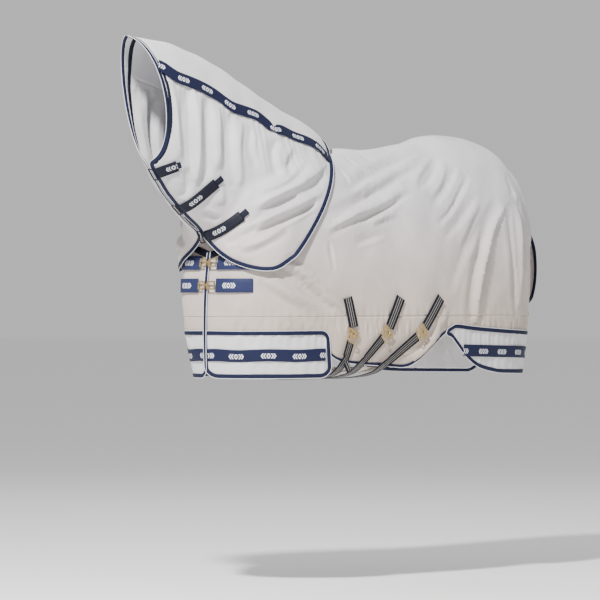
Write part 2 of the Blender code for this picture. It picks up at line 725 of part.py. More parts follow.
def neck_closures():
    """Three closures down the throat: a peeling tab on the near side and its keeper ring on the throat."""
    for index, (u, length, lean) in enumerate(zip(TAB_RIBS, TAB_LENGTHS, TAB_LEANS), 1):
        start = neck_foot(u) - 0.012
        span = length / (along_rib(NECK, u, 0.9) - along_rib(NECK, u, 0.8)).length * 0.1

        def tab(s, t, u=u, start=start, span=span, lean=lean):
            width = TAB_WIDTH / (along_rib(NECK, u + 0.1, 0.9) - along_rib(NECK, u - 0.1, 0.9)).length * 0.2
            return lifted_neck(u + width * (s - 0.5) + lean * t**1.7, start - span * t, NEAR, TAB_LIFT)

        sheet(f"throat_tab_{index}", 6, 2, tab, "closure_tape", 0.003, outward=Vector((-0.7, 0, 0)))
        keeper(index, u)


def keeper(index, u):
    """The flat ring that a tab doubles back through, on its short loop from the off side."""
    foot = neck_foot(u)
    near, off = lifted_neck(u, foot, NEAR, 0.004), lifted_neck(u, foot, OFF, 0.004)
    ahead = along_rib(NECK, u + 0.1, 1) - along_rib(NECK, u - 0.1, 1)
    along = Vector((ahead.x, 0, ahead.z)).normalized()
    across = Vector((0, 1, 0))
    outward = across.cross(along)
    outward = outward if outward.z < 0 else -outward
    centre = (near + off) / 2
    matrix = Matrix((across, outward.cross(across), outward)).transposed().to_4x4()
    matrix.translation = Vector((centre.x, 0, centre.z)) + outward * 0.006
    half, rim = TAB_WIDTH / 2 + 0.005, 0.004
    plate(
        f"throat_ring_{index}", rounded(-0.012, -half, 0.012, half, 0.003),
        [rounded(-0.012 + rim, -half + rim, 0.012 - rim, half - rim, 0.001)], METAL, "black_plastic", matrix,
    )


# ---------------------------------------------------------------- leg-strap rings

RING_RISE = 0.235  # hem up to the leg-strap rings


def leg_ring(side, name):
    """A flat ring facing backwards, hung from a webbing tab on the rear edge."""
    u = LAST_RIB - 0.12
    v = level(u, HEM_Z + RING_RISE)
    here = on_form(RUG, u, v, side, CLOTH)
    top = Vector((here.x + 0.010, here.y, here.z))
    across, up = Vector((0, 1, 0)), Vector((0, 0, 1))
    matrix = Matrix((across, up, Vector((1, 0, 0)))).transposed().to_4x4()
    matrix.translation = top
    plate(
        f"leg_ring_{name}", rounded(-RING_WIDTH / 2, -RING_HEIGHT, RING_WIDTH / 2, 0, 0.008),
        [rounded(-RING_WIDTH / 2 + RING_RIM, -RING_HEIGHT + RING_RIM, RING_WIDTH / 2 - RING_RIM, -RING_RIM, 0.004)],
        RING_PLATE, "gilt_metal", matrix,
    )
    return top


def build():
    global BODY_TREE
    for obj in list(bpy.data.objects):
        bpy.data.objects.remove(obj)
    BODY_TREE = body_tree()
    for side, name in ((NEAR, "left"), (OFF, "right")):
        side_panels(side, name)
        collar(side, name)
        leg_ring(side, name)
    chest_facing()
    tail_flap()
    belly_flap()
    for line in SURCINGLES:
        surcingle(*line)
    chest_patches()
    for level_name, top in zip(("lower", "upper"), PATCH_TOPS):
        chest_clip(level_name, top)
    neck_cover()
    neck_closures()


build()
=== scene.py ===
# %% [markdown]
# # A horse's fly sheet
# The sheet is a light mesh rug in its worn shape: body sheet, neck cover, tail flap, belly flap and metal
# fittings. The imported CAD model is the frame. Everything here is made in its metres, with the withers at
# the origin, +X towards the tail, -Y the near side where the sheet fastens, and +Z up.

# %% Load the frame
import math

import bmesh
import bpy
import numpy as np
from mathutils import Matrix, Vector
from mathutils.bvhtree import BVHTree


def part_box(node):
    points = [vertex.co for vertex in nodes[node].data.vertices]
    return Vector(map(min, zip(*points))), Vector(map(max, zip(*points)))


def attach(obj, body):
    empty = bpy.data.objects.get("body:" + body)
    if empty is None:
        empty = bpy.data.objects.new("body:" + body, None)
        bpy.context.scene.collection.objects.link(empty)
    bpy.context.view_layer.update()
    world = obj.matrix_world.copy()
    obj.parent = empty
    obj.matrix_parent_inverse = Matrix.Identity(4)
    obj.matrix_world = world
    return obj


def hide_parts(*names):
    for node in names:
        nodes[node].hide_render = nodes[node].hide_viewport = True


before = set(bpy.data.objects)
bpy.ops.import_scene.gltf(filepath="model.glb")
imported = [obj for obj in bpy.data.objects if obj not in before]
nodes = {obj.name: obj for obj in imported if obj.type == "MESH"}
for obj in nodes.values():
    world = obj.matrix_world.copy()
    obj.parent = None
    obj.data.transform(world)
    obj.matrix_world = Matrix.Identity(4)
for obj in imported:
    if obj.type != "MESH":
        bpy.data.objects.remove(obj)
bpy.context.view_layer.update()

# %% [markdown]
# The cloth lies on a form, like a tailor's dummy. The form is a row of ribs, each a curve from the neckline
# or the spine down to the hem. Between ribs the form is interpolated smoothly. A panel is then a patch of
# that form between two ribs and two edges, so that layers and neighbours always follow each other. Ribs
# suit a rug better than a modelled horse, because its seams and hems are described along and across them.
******
Problem to work on: Each line from the one bearing "RING_RISE = 0.235" through the one bearing "bpy.context.scene.collection.objects.link(empty)" is to be duplicated without change; all remaining lines are to be left out.

Answer to the exercise:
RING_RISE = 0.235  # hem up to the leg-strap rings


def leg_ring(side, name):
    """A flat ring facing backwards, hung from a webbing tab on the rear edge."""
    u = LAST_RIB - 0.12
    v = level(u, HEM_Z + RING_RISE)
    here = on_form(RUG, u, v, side, CLOTH)
    top = Vector((here.x + 0.010, here.y, here.z))
    across, up = Vector((0, 1, 0)), Vector((0, 0, 1))
    matrix = Matrix((across, up, Vector((1, 0, 0)))).transposed().to_4x4()
    matrix.translation = top
    plate(
        f"leg_ring_{name}", rounded(-RING_WIDTH / 2, -RING_HEIGHT, RING_WIDTH / 2, 0, 0.008),
        [rounded(-RING_WIDTH / 2 + RING_RIM, -RING_HEIGHT + RING_RIM, RING_WIDTH / 2 - RING_RIM, -RING_RIM, 0.004)],
        RING_PLATE, "gilt_metal", matrix,
    )
    return top


def build():
    global BODY_TREE
    for obj in list(bpy.data.objects):
        bpy.data.objects.remove(obj)
    BODY_TREE = body_tree()
    for side, name in ((NEAR, "left"), (OFF, "right")):
        side_panels(side, name)
        collar(side, name)
        leg_ring(side, name)
    chest_facing()
    tail_flap()
    belly_flap()
    for line in SURCINGLES:
        surcingle(*line)
    chest_patches()
    for level_name, top in zip(("lower", "upper"), PATCH_TOPS):
        chest_clip(level_name, top)
    neck_cover()
    neck_closures()


build()
=== scene.py ===
# %% [markdown]
# # A horse's fly sheet
# The sheet is a light mesh rug in its worn shape: body sheet, neck cover, tail flap, belly flap and metal
# fittings. The imported CAD model is the frame. Everything here is made in its metres, with the withers at
# the origin, +X towards the tail, -Y the near side where the sheet fastens, and +Z up.

# %% Load the frame
import math

import bmesh
import bpy
import numpy as np
from mathutils import Matrix, Vector
from mathutils.bvhtree import BVHTree


def part_box(node):
    points = [vertex.co for vertex in nodes[node].data.vertices]
    return Vector(map(min, zip(*points))), Vector(map(max, zip(*points)))


def attach(obj, body):
    empty = bpy.data.objects.get("body:" + body)
    if empty is None:
        empty = bpy.data.objects.new("body:" + body, None)
        bpy.context.scene.collection.objects.link(empty)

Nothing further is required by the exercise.